§ DIRECTIVE: Retype the material in full, keeping every word the same.

>> BEGIN ENTRIES SHOWN

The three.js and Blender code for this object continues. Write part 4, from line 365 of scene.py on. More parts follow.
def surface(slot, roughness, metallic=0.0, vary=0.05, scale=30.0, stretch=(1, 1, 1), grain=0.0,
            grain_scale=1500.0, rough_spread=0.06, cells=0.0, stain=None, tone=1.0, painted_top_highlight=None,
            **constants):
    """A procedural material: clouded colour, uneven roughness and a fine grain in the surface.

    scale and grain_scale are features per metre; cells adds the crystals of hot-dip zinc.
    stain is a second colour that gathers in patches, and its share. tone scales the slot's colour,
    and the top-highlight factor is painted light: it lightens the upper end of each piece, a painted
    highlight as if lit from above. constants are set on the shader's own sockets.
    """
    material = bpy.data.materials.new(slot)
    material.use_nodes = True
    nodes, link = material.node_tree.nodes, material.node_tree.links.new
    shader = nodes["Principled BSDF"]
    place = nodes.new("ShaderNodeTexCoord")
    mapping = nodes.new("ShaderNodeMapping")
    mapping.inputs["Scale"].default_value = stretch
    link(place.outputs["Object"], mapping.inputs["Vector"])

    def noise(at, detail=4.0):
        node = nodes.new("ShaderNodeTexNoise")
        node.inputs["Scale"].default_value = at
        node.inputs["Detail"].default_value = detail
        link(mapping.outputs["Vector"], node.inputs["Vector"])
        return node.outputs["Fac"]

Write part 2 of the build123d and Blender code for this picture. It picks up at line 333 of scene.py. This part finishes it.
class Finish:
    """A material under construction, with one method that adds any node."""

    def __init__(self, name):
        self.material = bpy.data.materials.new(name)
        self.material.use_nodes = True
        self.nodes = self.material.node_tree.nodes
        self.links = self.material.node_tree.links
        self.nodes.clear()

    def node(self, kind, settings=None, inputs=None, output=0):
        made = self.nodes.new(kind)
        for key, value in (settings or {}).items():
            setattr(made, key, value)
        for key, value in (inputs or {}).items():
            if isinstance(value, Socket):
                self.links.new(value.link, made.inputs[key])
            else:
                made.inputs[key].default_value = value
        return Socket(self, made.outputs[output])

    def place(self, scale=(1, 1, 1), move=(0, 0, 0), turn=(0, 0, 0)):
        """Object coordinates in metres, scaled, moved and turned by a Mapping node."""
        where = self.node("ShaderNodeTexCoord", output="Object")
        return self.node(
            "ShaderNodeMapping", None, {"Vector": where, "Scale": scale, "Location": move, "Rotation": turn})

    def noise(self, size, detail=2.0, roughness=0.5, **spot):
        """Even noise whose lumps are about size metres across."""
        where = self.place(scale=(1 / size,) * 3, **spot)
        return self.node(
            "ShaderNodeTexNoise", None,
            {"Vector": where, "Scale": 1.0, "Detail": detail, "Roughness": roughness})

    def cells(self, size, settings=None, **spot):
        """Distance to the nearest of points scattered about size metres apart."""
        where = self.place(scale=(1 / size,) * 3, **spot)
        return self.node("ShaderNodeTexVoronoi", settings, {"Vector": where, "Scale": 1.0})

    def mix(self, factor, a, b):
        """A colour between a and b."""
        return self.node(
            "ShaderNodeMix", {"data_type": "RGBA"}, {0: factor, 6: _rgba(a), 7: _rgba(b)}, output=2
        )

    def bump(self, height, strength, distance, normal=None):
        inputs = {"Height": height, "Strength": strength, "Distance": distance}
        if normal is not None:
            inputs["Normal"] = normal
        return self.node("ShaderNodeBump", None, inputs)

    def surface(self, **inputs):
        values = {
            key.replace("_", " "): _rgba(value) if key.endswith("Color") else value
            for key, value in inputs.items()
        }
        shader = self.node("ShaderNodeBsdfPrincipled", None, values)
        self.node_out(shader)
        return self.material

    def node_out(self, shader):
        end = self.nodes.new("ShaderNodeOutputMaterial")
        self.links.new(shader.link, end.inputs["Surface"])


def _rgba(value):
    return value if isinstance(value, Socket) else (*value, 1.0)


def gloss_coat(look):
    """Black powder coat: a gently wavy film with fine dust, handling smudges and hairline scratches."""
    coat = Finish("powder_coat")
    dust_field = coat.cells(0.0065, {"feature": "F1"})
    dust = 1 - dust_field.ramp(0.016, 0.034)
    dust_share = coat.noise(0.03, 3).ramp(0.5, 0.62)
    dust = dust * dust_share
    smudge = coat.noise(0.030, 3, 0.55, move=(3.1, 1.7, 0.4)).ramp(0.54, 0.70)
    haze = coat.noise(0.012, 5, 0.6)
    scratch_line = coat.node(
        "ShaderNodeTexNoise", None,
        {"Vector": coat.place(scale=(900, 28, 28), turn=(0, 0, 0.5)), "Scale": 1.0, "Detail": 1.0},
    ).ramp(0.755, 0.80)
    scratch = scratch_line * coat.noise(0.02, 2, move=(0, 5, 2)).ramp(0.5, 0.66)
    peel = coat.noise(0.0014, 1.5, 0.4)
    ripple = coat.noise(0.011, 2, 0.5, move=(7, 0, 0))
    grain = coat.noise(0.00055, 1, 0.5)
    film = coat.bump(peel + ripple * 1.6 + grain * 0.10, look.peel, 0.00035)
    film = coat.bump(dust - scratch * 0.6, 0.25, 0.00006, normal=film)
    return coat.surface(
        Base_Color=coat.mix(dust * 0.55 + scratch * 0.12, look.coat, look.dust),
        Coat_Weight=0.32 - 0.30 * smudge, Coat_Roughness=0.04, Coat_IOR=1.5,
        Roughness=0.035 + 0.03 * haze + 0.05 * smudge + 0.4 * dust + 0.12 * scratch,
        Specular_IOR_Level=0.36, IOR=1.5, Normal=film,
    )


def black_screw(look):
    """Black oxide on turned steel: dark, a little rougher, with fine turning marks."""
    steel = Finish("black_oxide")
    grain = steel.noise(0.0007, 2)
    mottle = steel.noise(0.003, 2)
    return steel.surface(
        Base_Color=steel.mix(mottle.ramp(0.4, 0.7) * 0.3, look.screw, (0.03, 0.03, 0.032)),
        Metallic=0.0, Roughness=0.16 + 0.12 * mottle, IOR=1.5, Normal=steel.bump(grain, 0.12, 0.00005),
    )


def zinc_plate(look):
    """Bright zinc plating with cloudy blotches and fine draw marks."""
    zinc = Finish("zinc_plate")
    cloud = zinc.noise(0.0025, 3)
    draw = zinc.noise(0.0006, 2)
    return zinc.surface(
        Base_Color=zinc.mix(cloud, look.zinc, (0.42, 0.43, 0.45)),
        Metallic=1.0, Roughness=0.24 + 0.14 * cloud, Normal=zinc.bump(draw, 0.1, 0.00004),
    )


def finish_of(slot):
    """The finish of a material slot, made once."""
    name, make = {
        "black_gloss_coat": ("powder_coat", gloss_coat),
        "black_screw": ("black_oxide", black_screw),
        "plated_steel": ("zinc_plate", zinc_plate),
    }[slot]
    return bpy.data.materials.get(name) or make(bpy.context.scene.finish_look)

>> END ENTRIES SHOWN

§ COMPLETED EXERCISE:
The three.js and Blender code for this object continues. Write part 4, from line 365 of scene.py on. More parts follow.
def surface(slot, roughness, metallic=0.0, vary=0.05, scale=30.0, stretch=(1, 1, 1), grain=0.0,
            grain_scale=1500.0, rough_spread=0.06, cells=0.0, stain=None, tone=1.0, painted_top_highlight=None,
            **constants):
    """A procedural material: clouded colour, uneven roughness and a fine grain in the surface.

    scale and grain_scale are features per metre; cells adds the crystals of hot-dip zinc.
    stain is a second colour that gathers in patches, and its share. tone scales the slot's colour,
    and the top-highlight factor is painted light: it lightens the upper end of each piece, a painted
    highlight as if lit from above. constants are set on the shader's own sockets.
    """
    material = bpy.data.materials.new(slot)
    material.use_nodes = True
    nodes, link = material.node_tree.nodes, material.node_tree.links.new
    shader = nodes["Principled BSDF"]
    place = nodes.new("ShaderNodeTexCoord")
    mapping = nodes.new("ShaderNodeMapping")
    mapping.inputs["Scale"].default_value = stretch
    link(place.outputs["Object"], mapping.inputs["Vector"])

    def noise(at, detail=4.0):
        node = nodes.new("ShaderNodeTexNoise")
        node.inputs["Scale"].default_value = at
        node.inputs["Detail"].default_value = detail
        link(mapping.outputs["Vector"], node.inputs["Vector"])
        return node.outputs["Fac"]

Write part 2 of the build123d and Blender code for this picture. It picks up at line 333 of scene.py. This part finishes it.
class Finish:
    """A material under construction, with one method that adds any node."""

    def __init__(self, name):
        self.material = bpy.data.materials.new(name)
        self.material.use_nodes = True
        self.nodes = self.material.node_tree.nodes
        self.links = self.material.node_tree.links
        self.nodes.clear()

    def node(self, kind, settings=None, inputs=None, output=0):
        made = self.nodes.new(kind)
        for key, value in (settings or {}).items():
            setattr(made, key, value)
        for key, value in (inputs or {}).items():
            if isinstance(value, Socket):
                self.links.new(value.link, made.inputs[key])
            else:
                made.inputs[key].default_value = value
        return Socket(self, made.outputs[output])

    def place(self, scale=(1, 1, 1), move=(0, 0, 0), turn=(0, 0, 0)):
        """Object coordinates in metres, scaled, moved and turned by a Mapping node."""
        where = self.node("ShaderNodeTexCoord", output="Object")
        return self.node(
            "ShaderNodeMapping", None, {"Vector": where, "Scale": scale, "Location": move, "Rotation": turn})

    def noise(self, size, detail=2.0, roughness=0.5, **spot):
        """Even noise whose lumps are about size metres across."""
        where = self.place(scale=(1 / size,) * 3, **spot)
        return self.node(
            "ShaderNodeTexNoise", None,
            {"Vector": where, "Scale": 1.0, "Detail": detail, "Roughness": roughness})

    def cells(self, size, settings=None, **spot):
        """Distance to the nearest of points scattered about size metres apart."""
        where = self.place(scale=(1 / size,) * 3, **spot)
        return self.node("ShaderNodeTexVoronoi", settings, {"Vector": where, "Scale": 1.0})

    def mix(self, factor, a, b):
        """A colour between a and b."""
        return self.node(
            "ShaderNodeMix", {"data_type": "RGBA"}, {0: factor, 6: _rgba(a), 7: _rgba(b)}, output=2
        )

    def bump(self, height, strength, distance, normal=None):
        inputs = {"Height": height, "Strength": strength, "Distance": distance}
        if normal is not None:
            inputs["Normal"] = normal
        return self.node("ShaderNodeBump", None, inputs)

    def surface(self, **inputs):
        values = {
            key.replace("_", " "): _rgba(value) if key.endswith("Color") else value
            for key, value in inputs.items()
        }
        shader = self.node("ShaderNodeBsdfPrincipled", None, values)
        self.node_out(shader)
        return self.material

    def node_out(self, shader):
        end = self.nodes.new("ShaderNodeOutputMaterial")
        self.links.new(shader.link, end.inputs["Surface"])


def _rgba(value):
    return value if isinstance(value, Socket) else (*value, 1.0)


def gloss_coat(look):
    """Black powder coat: a gently wavy film with fine dust, handling smudges and hairline scratches."""
    coat = Finish("powder_coat")
    dust_field = coat.cells(0.0065, {"feature": "F1"})
    dust = 1 - dust_field.ramp(0.016, 0.034)
    dust_share = coat.noise(0.03, 3).ramp(0.5, 0.62)
    dust = dust * dust_share
    smudge = coat.noise(0.030, 3, 0.55, move=(3.1, 1.7, 0.4)).ramp(0.54, 0.70)
    haze = coat.noise(0.012, 5, 0.6)
    scratch_line = coat.node(
        "ShaderNodeTexNoise", None,
        {"Vector": coat.place(scale=(900, 28, 28), turn=(0, 0, 0.5)), "Scale": 1.0, "Detail": 1.0},
    ).ramp(0.755, 0.80)
    scratch = scratch_line * coat.noise(0.02, 2, move=(0, 5, 2)).ramp(0.5, 0.66)
    peel = coat.noise(0.0014, 1.5, 0.4)
    ripple = coat.noise(0.011, 2, 0.5, move=(7, 0, 0))
    grain = coat.noise(0.00055, 1, 0.5)
    film = coat.bump(peel + ripple * 1.6 + grain * 0.10, look.peel, 0.00035)
    film = coat.bump(dust - scratch * 0.6, 0.25, 0.00006, normal=film)
    return coat.surface(
        Base_Color=coat.mix(dust * 0.55 + scratch * 0.12, look.coat, look.dust),
        Coat_Weight=0.32 - 0.30 * smudge, Coat_Roughness=0.04, Coat_IOR=1.5,
        Roughness=0.035 + 0.03 * haze + 0.05 * smudge + 0.4 * dust + 0.12 * scratch,
        Specular_IOR_Level=0.36, IOR=1.5, Normal=film,
    )


def black_screw(look):
    """Black oxide on turned steel: dark, a little rougher, with fine turning marks."""
    steel = Finish("black_oxide")
    grain = steel.noise(0.0007, 2)
    mottle = steel.noise(0.003, 2)
    return steel.surface(
        Base_Color=steel.mix(mottle.ramp(0.4, 0.7) * 0.3, look.screw, (0.03, 0.03, 0.032)),
        Metallic=0.0, Roughness=0.16 + 0.12 * mottle, IOR=1.5, Normal=steel.bump(grain, 0.12, 0.00005),
    )


def zinc_plate(look):
    """Bright zinc plating with cloudy blotches and fine draw marks."""
    zinc = Finish("zinc_plate")
    cloud = zinc.noise(0.0025, 3)
    draw = zinc.noise(0.0006, 2)
    return zinc.surface(
        Base_Color=zinc.mix(cloud, look.zinc, (0.42, 0.43, 0.45)),
        Metallic=1.0, Roughness=0.24 + 0.14 * cloud, Normal=zinc.bump(draw, 0.1, 0.00004),
    )


def finish_of(slot):
    """The finish of a material slot, made once."""
    name, make = {
        "black_gloss_coat": ("powder_coat", gloss_coat),
        "black_screw": ("black_oxide", black_screw),
        "plated_steel": ("zinc_plate", zinc_plate),
    }[slot]
    return bpy.data.materials.get(name) or make(bpy.context.scene.finish_look)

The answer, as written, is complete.